Scott was hooked and began to scour local estate sales and yard sales for another fix. In doing so, he gradually diversified his holdings as other collectibles began crossing his path.

“The first old toys I ever found were at an estate sale on the South Hill,” he says. “I found a Six Million Dollar man figure with all his original clothes and the lady there says, ‘Oh, you want more stuff like that?’ So she turns me on to all these toys they still had. I found my first 12-inch G.I Joe figure with all his army fatigues and gear. And it just blew up from there.”

Beyond the procession of bicycles, Time Bomb features an expansive assortment of hard and soft ware from the past 40 years — a vast selection of toys and games, model kits, hot-rod magazines, vintage clothing, rare books, arcade games, vinyl records. Scott’s collection even boasts an original box of “Jarts,” a steel-tipped lawn dart game infamously discontinued due to its ability to pierce human flesh.

Local pickers like Scott, who make the leap into retail sales, fill a niche in the collectibles market, fitting neatly between thrift stores and the more rarified atmosphere of an antique shop.

“I like to give it kind of a museum feel,” Scott says. “A place where you can go look at cool stuff that you don’t see every day. And it’s all for sale, too.”

Six months ago, longtime vinyl connoisseur Tony Brown transformed his United Groove Merchants record store on North Monroe into a new store, called the Bachelor Pad. In addition to offering the usual spread of rock, jazz and blues records, the store is well-stocked with neatly displayed rows of high-quality vintage stereo gear from the 1960s and ’70s, men’s suits and accessories, and scores of fine new hats in classic styles.

Diversification has also benefited David Robinson of Drop Yer Drawers (or “DYD”). He’s been in the vintage clothing trade for almost 20 years and has operated his Garland District store for the past three. The handmade sign in the window may read “Awesome Apparel,” but that only begins to cover what Robinson has in store for would-be time travelers. Amid the long racks of jeans, jackets, shorts and footwear, you’ll find musical instruments, vintage stereo equipment, and all manner of men’s and women’s accessories.

“These old things have a history and a life that you don’t get when you buy something new,” says Robinson, while pointing out a delicate pair of women’s lace-up boots from the 1930s.

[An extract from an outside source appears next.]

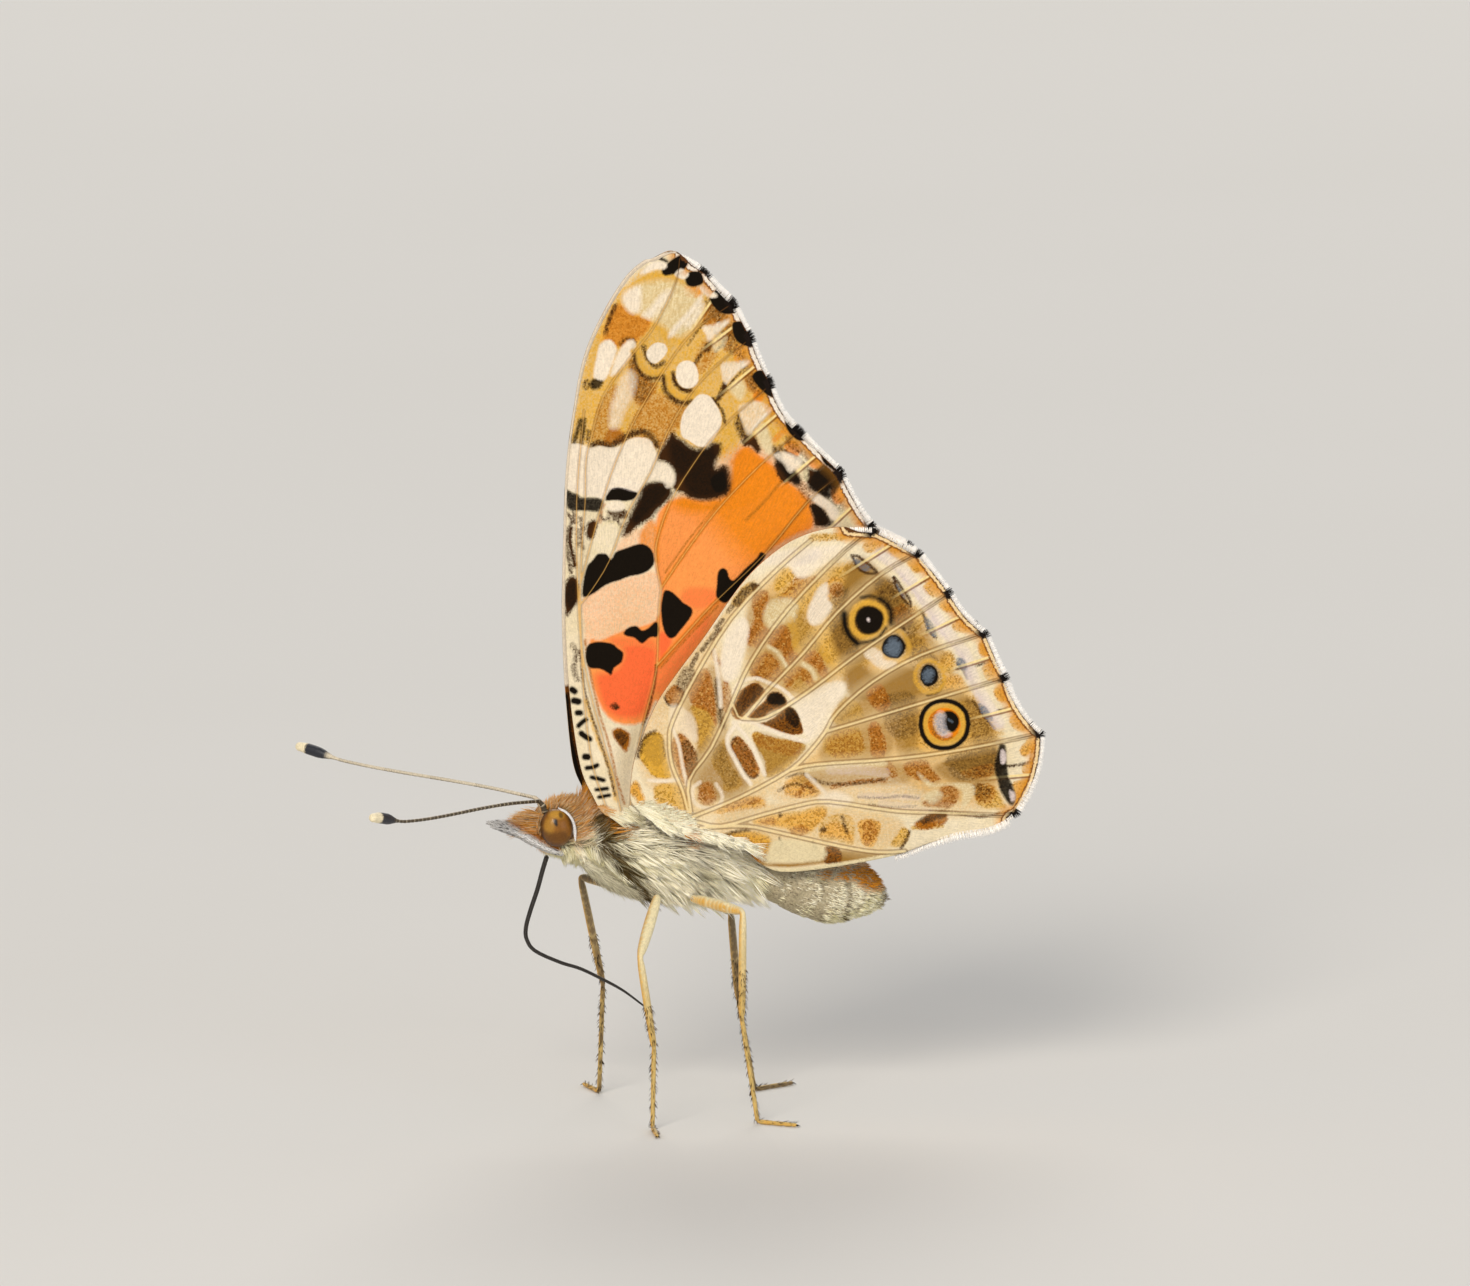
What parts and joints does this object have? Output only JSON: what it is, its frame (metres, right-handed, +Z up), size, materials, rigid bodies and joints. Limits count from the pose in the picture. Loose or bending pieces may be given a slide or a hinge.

If your tastes run a bit deeper into the strange, a trip to the Spokane Vintage Warehouse is a must. A sprawling, ever-changing time capsule, the vintage shop and art gallery is owned by local picker duo Jon and Heather Swanstrom. The husband-and-wife team has been in the retail collectibles business since the early ’90s.

The couple’s current store is a sweet feast for anyone with a voracious vintage appetite. The eye candy is everywhere: a mod Italian glass-top bar and Lucite tulip chairs; a spread of Atari 2600 game consoles; the Casiotone 401 analog keyboard (in faux-wood grain); the mid-century fiberglass shell chairs. In one corner, a pair of space-age walkie-talkies sits next to a glass case housing an articulated human skeleton.

The Warehouse also features some of the finest vintage threads in the city.

“Vintage clothing has been very good to us,” says Jon Swanstrom. “But we tend to specialize in the bizarre.”

Much of the foot traffic here comes from curious fellow pickers who delight in the Swanstroms’ penchant for such elusive treats as original works by local artists, smoldering chalkware nudes, and large display letters from old signage.

Jon says he often hears the question, “Where the hell did those come from?” Swanstrom, like his fellow pickers in the retail game, is cautious when revealing time-travel secrets.

“I don’t really want to divulge exactly where,” he says, “But for some reason, they keep coming to us.”